* **Task objective**
Restate the opening lines of the material below word for word, stopping after the line that contains "- divider_low, divider_reach))".

* **Data**
Begin

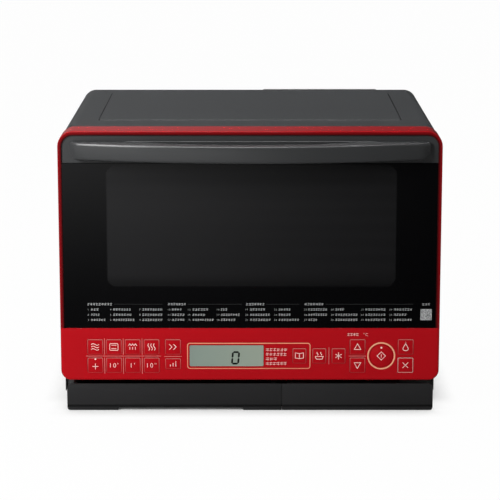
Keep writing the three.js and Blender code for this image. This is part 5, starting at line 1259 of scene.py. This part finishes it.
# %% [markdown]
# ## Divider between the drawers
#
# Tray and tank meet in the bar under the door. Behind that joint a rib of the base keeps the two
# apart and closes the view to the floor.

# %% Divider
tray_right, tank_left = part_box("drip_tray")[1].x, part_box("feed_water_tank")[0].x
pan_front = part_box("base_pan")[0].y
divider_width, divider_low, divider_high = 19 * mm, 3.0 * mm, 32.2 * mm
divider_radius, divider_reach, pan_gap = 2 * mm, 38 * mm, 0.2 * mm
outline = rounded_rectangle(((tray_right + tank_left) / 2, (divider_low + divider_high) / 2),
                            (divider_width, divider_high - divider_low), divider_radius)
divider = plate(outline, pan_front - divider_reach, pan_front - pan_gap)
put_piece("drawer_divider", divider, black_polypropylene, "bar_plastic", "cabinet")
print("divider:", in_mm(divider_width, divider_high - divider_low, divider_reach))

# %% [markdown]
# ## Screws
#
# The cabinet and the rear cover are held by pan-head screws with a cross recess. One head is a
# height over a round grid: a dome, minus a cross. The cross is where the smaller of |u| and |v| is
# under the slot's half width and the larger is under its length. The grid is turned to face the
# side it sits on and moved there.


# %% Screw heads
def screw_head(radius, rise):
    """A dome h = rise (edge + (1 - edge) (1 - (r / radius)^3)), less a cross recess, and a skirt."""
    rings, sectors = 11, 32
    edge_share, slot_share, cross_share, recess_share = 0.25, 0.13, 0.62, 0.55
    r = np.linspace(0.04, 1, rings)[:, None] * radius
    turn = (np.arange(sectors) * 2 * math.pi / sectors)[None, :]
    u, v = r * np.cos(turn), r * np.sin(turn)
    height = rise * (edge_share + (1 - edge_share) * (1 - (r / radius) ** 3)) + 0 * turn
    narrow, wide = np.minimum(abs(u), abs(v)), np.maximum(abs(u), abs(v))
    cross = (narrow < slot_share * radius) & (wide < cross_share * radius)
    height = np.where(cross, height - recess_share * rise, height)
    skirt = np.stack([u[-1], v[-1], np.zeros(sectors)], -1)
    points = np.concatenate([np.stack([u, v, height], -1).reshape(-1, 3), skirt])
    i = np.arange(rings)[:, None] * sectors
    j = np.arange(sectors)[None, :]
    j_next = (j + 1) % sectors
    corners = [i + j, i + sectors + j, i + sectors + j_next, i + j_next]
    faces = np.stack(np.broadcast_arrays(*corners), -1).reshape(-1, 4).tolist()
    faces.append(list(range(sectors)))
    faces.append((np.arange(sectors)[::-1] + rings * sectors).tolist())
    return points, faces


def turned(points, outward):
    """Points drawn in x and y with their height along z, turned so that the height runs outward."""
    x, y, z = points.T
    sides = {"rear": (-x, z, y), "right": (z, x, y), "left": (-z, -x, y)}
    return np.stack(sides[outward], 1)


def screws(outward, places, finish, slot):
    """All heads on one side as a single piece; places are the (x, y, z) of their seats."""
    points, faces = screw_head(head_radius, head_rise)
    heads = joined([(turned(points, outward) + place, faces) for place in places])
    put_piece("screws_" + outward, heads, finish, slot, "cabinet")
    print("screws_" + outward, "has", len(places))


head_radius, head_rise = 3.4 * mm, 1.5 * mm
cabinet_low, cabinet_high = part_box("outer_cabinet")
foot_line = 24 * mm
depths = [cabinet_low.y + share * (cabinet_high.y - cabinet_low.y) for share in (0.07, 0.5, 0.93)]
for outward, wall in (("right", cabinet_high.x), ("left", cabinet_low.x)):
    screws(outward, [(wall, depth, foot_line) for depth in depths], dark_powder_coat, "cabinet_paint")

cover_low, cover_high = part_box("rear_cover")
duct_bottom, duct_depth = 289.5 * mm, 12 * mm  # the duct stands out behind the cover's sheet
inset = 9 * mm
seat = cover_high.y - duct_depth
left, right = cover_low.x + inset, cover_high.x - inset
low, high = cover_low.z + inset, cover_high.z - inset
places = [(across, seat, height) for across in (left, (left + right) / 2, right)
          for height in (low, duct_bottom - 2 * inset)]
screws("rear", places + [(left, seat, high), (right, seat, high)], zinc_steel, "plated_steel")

End

* **Task response**
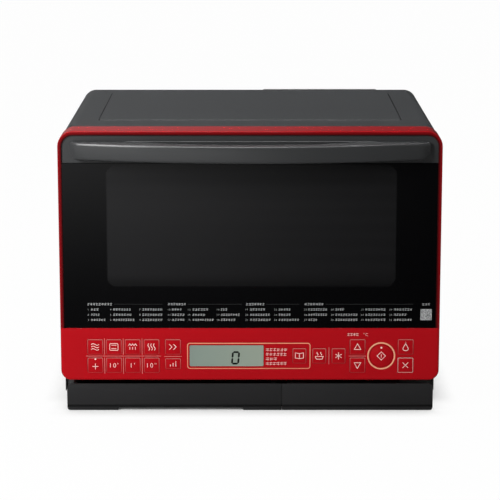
Keep writing the three.js and Blender code for this image. This is part 5, starting at line 1259 of scene.py. This part finishes it.
# %% [markdown]
# ## Divider between the drawers
#
# Tray and tank meet in the bar under the door. Behind that joint a rib of the base keeps the two
# apart and closes the view to the floor.

# %% Divider
tray_right, tank_left = part_box("drip_tray")[1].x, part_box("feed_water_tank")[0].x
pan_front = part_box("base_pan")[0].y
divider_width, divider_low, divider_high = 19 * mm, 3.0 * mm, 32.2 * mm
divider_radius, divider_reach, pan_gap = 2 * mm, 38 * mm, 0.2 * mm
outline = rounded_rectangle(((tray_right + tank_left) / 2, (divider_low + divider_high) / 2),
                            (divider_width, divider_high - divider_low), divider_radius)
divider = plate(outline, pan_front - divider_reach, pan_front - pan_gap)
put_piece("drawer_divider", divider, black_polypropylene, "bar_plastic", "cabinet")
print("divider:", in_mm(divider_width, divider_high - divider_low, divider_reach))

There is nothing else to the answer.